Custom Springs from Hagens for Mechanical Design Engineers
Hagens is a global manufacturer of specialized springs, stamping parts and metal components for industrial machinery and high-end applications. Their custom spring service is designed for mechanical design engineers who encounter situations where standard catalogue springs cannot meet required dimensions, load characteristics or performance criteria.
When Standard Catalogue Springs Fall Short
Catalogue springs solve most routine problems. They come in predictable sizes, standardised wire diameters and documented load ratings. But mechanical design rarely stays routine for long.
The moment your space envelope shrinks below standard dimensions, or your load curve needs to be non-linear, catalogue options disappear fast. The same applies when operating temperatures exceed 120 degrees Celsius, when corrosive environments demand exotic alloys, or when spring geometry must conform to an assembly designed around other components first. Fatigue life requirements beyond 10 million cycles will push most off-the-shelf solutions past their reliability threshold, eliminating entire categories of standard product from consideration before a single dimension has been checked.
Hagens Custom Spring Manufacturer works from application constraints outward rather than forcing a design around available catalogue geometry. The difference shows up in service life, packaging efficiency and overall system performance.
How to Specify a Custom Spring Correctly
Getting a custom spring right starts before you contact a manufacturer. Incomplete specifications lead to revisions that cost weeks.
Follow these steps in sequence:
- Define the maximum space envelope. Document the bore diameter, outer diameter limit and maximum free length available in the assembly. Include any adjacent component clearances.
- Establish load requirements at specific deflection points. A spring rate alone is rarely sufficient. Specify force at installed height, force at maximum working deflection and any preload conditions.
- Determine the operating environment. Temperature range, exposure to chemicals or moisture, and whether the spring will see dynamic or static loading. This drives material selection.
- Identify fatigue life expectations. State the required number of cycles and the deflection range per cycle. This single parameter eliminates entire material and geometry options early.
- Select the appropriate spring type. Compression, tension, disc or wave. Each suits different load profiles and packaging constraints. If unsure, describe the function and let the manufacturer recommend.
- Document end condition and mounting requirements. Closed and ground ends, hooks, loops, or interference fits all affect manufacturability and cost.
Bringing this information to the first conversation with Hagens means the design review can focus on optimisation rather than basic requirements gathering.
Working with Hagens on a Project Basis
Ordering a custom spring is not the same as buying from a catalogue. At Hagens, each project begins with a joint review of the application requirements, identifying potential issues before any tooling is committed.
Spring design involves trade-offs. Increasing fatigue life might require a larger wire diameter, which changes the spring rate. Reducing free length might demand a different material grade. These interactions are best resolved when manufacturer and design engineer work through them together, early in the process.
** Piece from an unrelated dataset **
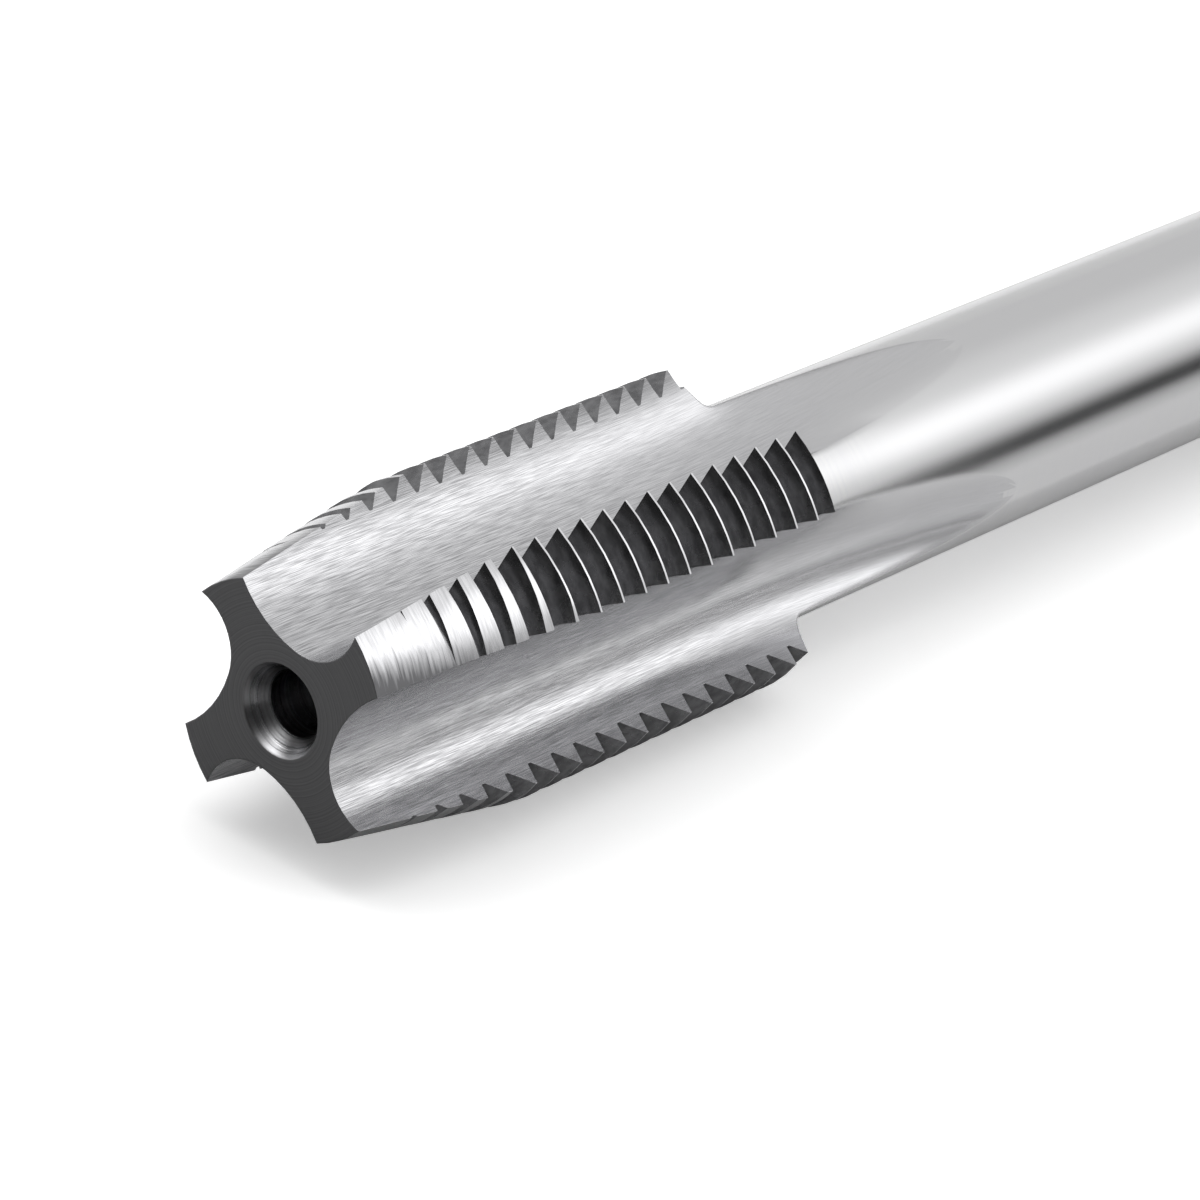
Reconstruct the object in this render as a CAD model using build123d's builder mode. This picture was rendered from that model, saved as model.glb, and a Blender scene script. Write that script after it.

Hagens also produces stamping parts, clips and other metal components, giving broader manufacturing context when a spring interacts with custom brackets or retention features. Products are built to international standards, supplied globally based on individual customer specifications.
Spring Types Available for Custom Design
Hagens offers customisation across four main spring categories:
- Compression springs. The most common type. Suited to applications requiring resistance to axial compressive force, from valve return mechanisms to industrial press tooling.
- Tension springs. Designed to resist pulling forces. Used in counterbalance systems, door mechanisms and applications where stored energy must be released in tension.
- Disc springs. Compact, high-load capacity in minimal axial space. Ideal for bolted joint preload, overload protection and short deflection requirements.
- Wave springs. Occupy less axial space than coil springs at equivalent loads. Common in bearing preload, seal energising and space-constrained rotary assemblies.
Any standard spring from the Hagens digital catalogue can serve as the starting geometry for a customized version.
Where Custom Spring Projects Go Wrong
The most frequent failure mode is under-specifying fatigue requirements. Engineers state a load and deflection but omit cycle life expectations. The result is a spring that meets static requirements but fails within months of service.
Second is engaging the manufacturer too late — when the surrounding assembly is already frozen, wire diameter, coil count and end conditions become over-constrained by decisions made without spring geometry in mind. Third is treating a custom spring as a drop-in swap for a failed catalogue part without reviewing why the original failed: if the failure was fatigue-driven, a dimensionally identical custom spring in better material may still fail if the root cause was excessive deflection range per cycle.
Skipping prototype validation rarely saves money. A single prototype run catches tolerance stack issues, resonance problems and installation interference before production quantities are committed.
Getting the Specification Right Early
Custom springs are an engineering decision, not a last resort. The earlier a specialist manufacturer is involved, the more precisely the final component can be optimised. Getting the specification right from the outset saves redesign effort and ensures the spring performs reliably across its intended service life.